Glen Hansard figura seguramente entre los creadores más admirables de lo que llevamos de siglo, pero desde que firma en solitario quizá le falte todavía un título incontestable, un disco que sirva como faro y referente. Quizá él sea el primero en asumir esa sospecha, a tenor de la prontitud con que ha entregado This wild willing: apenas un año después de un antecesor, Between two shores, bello pero quizá demasiado afable, lo que le acababa privando de poso, de relevancia.
El dublinés opta aquí por un volantazo brusco, puede que hasta virulento, hasta el extremo de que termina alumbrando un trabajo complejo, atípico, generador de un vértigo que alimenta tanto la emoción como el desconcierto. Así lo sintió la parroquia nada más conocer I’ll be you, be me, avanzadilla profundamente incómoda, marcada por la caja de ritmos, un bajo pedal y una voz reducida a poco más que un murmullo. Pero es que las célebres eclosiones vocales de Glen están ausentes en todo el trabajo, así que quien busque algún crescendo como el de Bird of sorrow–quizás su título en solitario más estremecedor– puede ir olvidándose de antemano.
A cambio, su enclaustramiento creativo durante cuatro semanas en París arroja algunos hallazgos inesperados, sorprendentes y apasionantes, como la alianza con escalas e instrumentos orientales en tres temas consecutivos, Fool’s game, el sensacional Race to the bottom y The closing door. La clave radica aquí en la permeabilidad del seguidor de Hansard para enfrentarse a un Hansard radicalmente reinventado, a veces difícil de reconocer.

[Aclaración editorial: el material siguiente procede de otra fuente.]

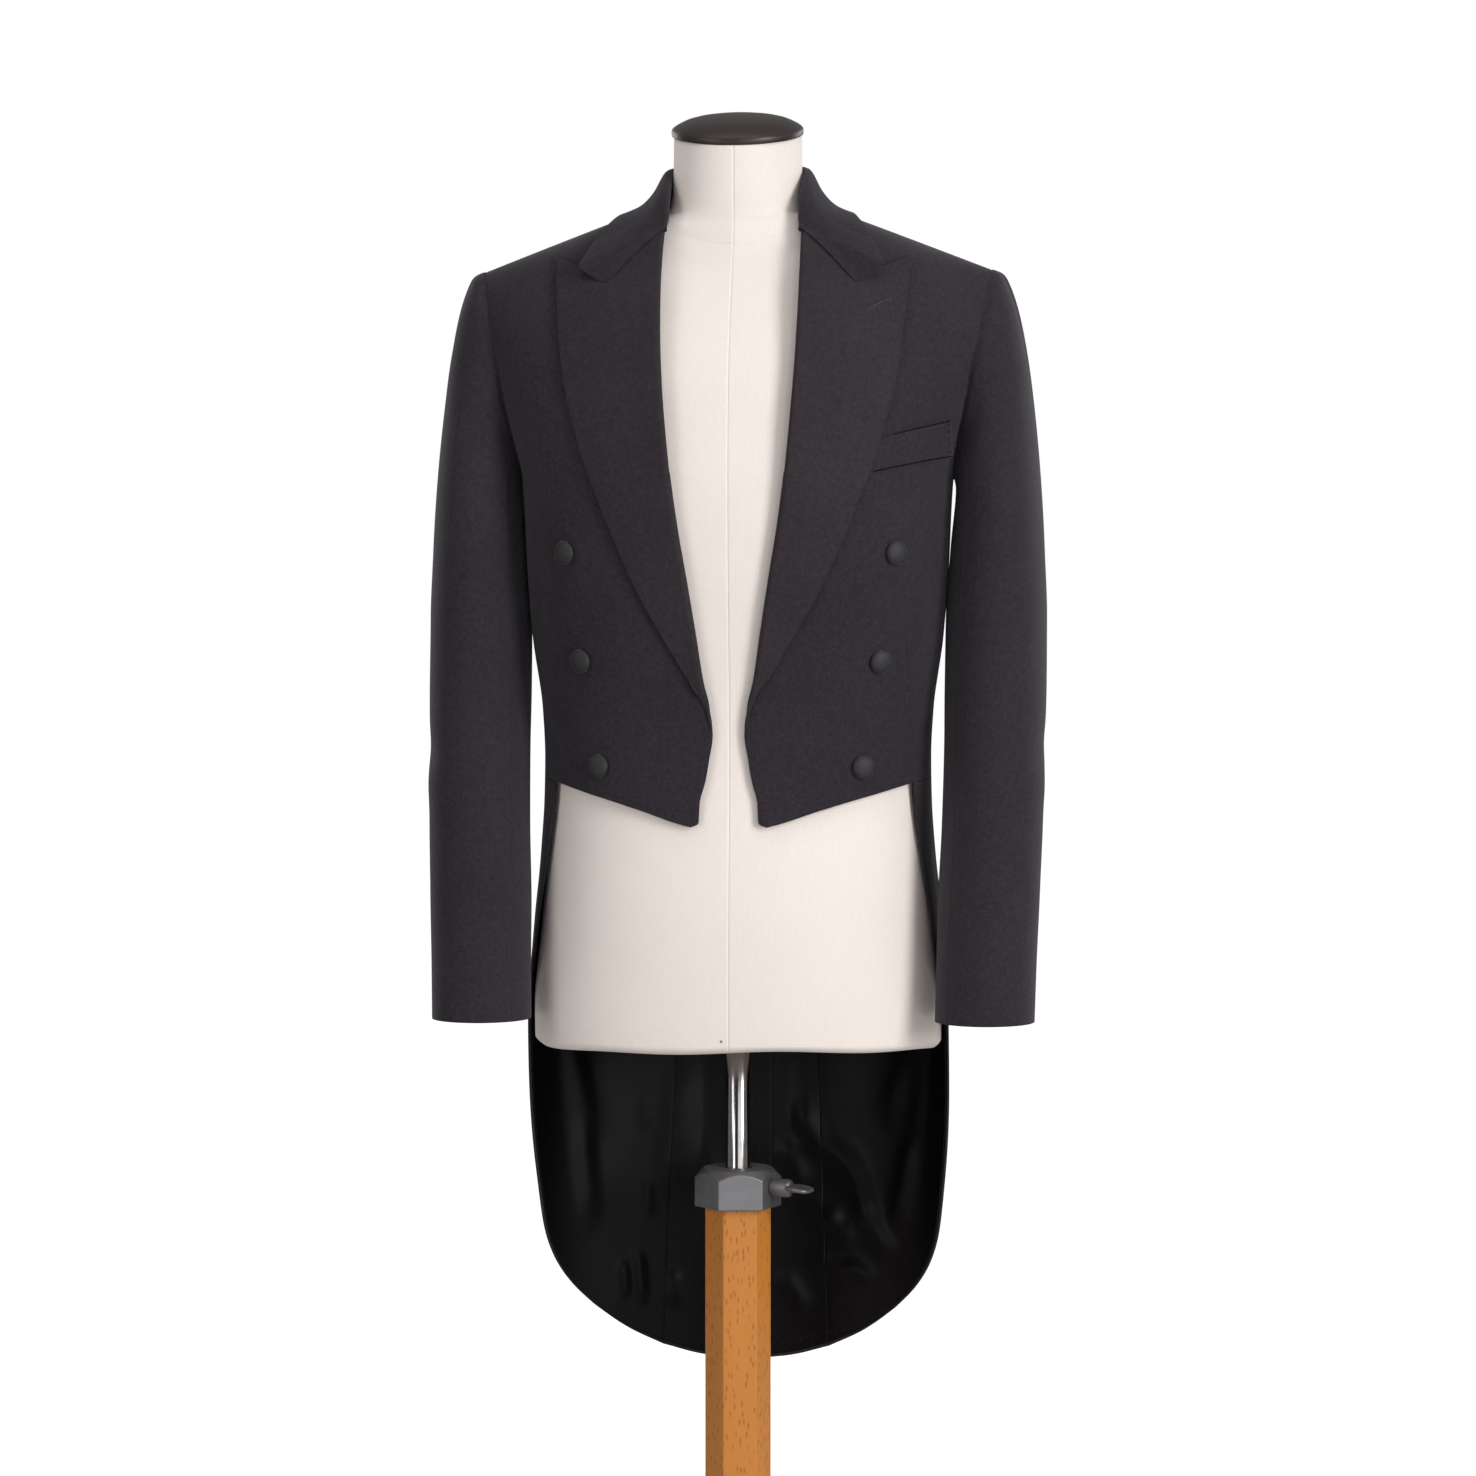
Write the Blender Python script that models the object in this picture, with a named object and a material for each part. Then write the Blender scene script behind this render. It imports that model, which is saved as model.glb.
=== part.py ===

Nada pretende ser pegadizo, sino introspectivo; sollozado, incluso. Los violines de Mary parecen un préstamo tácito de Cello song, de Nick Drake, Leave a light semeja una lindísima canción tradicional irlandesa con algunas centurias a las espaldas y algunas baladas (Threading water, Brother’s keeper) son tan sutiles que pueden terminar convirtiéndose en monocordes.
Nos queda aferrarnos a Don’t settle y, sobre todo, Good life of song, una exquisitez de emoción en aumento –pese a los susurros– a lo largo de casi ocho minutos. Hansard, en definitiva, ha realizado un movimiento que, de tan audaz, bordea la temeridad. Ofrece 65 minutos de nueva música que, además, requiere muchas escuchas. Las merece, por minuciosidad y excelencia. Pero dejará en fuera de juego a la inmensa mayoría de la parroquia.